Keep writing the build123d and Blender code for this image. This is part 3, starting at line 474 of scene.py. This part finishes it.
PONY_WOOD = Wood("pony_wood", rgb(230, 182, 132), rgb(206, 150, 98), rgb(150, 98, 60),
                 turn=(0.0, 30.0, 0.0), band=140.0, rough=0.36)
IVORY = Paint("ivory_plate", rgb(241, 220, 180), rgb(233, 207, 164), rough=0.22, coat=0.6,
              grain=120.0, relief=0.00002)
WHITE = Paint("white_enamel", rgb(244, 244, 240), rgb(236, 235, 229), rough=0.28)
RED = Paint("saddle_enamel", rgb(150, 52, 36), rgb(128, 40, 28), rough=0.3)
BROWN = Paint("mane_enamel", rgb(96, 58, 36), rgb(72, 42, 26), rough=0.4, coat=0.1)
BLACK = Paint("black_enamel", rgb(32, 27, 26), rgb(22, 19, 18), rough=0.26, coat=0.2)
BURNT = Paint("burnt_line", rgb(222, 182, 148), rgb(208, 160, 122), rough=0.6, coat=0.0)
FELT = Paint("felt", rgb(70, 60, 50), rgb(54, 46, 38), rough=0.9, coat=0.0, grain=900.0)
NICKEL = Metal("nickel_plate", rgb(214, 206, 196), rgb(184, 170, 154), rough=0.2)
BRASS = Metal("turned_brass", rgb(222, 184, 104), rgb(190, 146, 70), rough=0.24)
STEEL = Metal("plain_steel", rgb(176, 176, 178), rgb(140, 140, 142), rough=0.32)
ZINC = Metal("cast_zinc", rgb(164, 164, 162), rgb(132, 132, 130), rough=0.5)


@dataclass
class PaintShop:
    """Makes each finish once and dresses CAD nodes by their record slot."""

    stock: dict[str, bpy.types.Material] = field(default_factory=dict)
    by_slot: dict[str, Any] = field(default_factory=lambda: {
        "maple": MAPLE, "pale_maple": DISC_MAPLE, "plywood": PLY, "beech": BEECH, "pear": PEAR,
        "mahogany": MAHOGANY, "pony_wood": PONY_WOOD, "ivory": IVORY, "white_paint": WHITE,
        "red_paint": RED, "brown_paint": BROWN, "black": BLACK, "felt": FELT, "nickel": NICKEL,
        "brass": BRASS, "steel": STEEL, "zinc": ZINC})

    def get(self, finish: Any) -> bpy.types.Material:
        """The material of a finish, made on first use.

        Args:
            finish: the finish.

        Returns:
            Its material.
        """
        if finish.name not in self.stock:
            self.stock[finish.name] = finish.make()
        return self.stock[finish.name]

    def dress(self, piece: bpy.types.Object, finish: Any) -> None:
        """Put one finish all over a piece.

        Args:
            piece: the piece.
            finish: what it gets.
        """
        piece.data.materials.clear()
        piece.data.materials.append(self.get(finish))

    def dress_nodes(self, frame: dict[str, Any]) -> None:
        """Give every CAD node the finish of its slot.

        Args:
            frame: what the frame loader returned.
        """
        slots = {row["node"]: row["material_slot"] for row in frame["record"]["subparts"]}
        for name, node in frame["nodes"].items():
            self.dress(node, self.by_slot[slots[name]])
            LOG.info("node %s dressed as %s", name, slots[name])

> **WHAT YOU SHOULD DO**
Go back to the listing above and please repeat it exactly.

> **PROBLEM SOLUTION**
Keep writing the build123d and Blender code for this image. This is part 3, starting at line 474 of scene.py. This part finishes it.
PONY_WOOD = Wood("pony_wood", rgb(230, 182, 132), rgb(206, 150, 98), rgb(150, 98, 60),
                 turn=(0.0, 30.0, 0.0), band=140.0, rough=0.36)
IVORY = Paint("ivory_plate", rgb(241, 220, 180), rgb(233, 207, 164), rough=0.22, coat=0.6,
              grain=120.0, relief=0.00002)
WHITE = Paint("white_enamel", rgb(244, 244, 240), rgb(236, 235, 229), rough=0.28)
RED = Paint("saddle_enamel", rgb(150, 52, 36), rgb(128, 40, 28), rough=0.3)
BROWN = Paint("mane_enamel", rgb(96, 58, 36), rgb(72, 42, 26), rough=0.4, coat=0.1)
BLACK = Paint("black_enamel", rgb(32, 27, 26), rgb(22, 19, 18), rough=0.26, coat=0.2)
BURNT = Paint("burnt_line", rgb(222, 182, 148), rgb(208, 160, 122), rough=0.6, coat=0.0)
FELT = Paint("felt", rgb(70, 60, 50), rgb(54, 46, 38), rough=0.9, coat=0.0, grain=900.0)
NICKEL = Metal("nickel_plate", rgb(214, 206, 196), rgb(184, 170, 154), rough=0.2)
BRASS = Metal("turned_brass", rgb(222, 184, 104), rgb(190, 146, 70), rough=0.24)
STEEL = Metal("plain_steel", rgb(176, 176, 178), rgb(140, 140, 142), rough=0.32)
ZINC = Metal("cast_zinc", rgb(164, 164, 162), rgb(132, 132, 130), rough=0.5)


@dataclass
class PaintShop:
    """Makes each finish once and dresses CAD nodes by their record slot."""

    stock: dict[str, bpy.types.Material] = field(default_factory=dict)
    by_slot: dict[str, Any] = field(default_factory=lambda: {
        "maple": MAPLE, "pale_maple": DISC_MAPLE, "plywood": PLY, "beech": BEECH, "pear": PEAR,
        "mahogany": MAHOGANY, "pony_wood": PONY_WOOD, "ivory": IVORY, "white_paint": WHITE,
        "red_paint": RED, "brown_paint": BROWN, "black": BLACK, "felt": FELT, "nickel": NICKEL,
        "brass": BRASS, "steel": STEEL, "zinc": ZINC})

    def get(self, finish: Any) -> bpy.types.Material:
        """The material of a finish, made on first use.

        Args:
            finish: the finish.

        Returns:
            Its material.
        """
        if finish.name not in self.stock:
            self.stock[finish.name] = finish.make()
        return self.stock[finish.name]

    def dress(self, piece: bpy.types.Object, finish: Any) -> None:
        """Put one finish all over a piece.

        Args:
            piece: the piece.
            finish: what it gets.
        """
        piece.data.materials.clear()
        piece.data.materials.append(self.get(finish))

    def dress_nodes(self, frame: dict[str, Any]) -> None:
        """Give every CAD node the finish of its slot.

        Args:
            frame: what the frame loader returned.
        """
        slots = {row["node"]: row["material_slot"] for row in frame["record"]["subparts"]}
        for name, node in frame["nodes"].items():
            self.dress(node, self.by_slot[slots[name]])
            LOG.info("node %s dressed as %s", name, slots[name])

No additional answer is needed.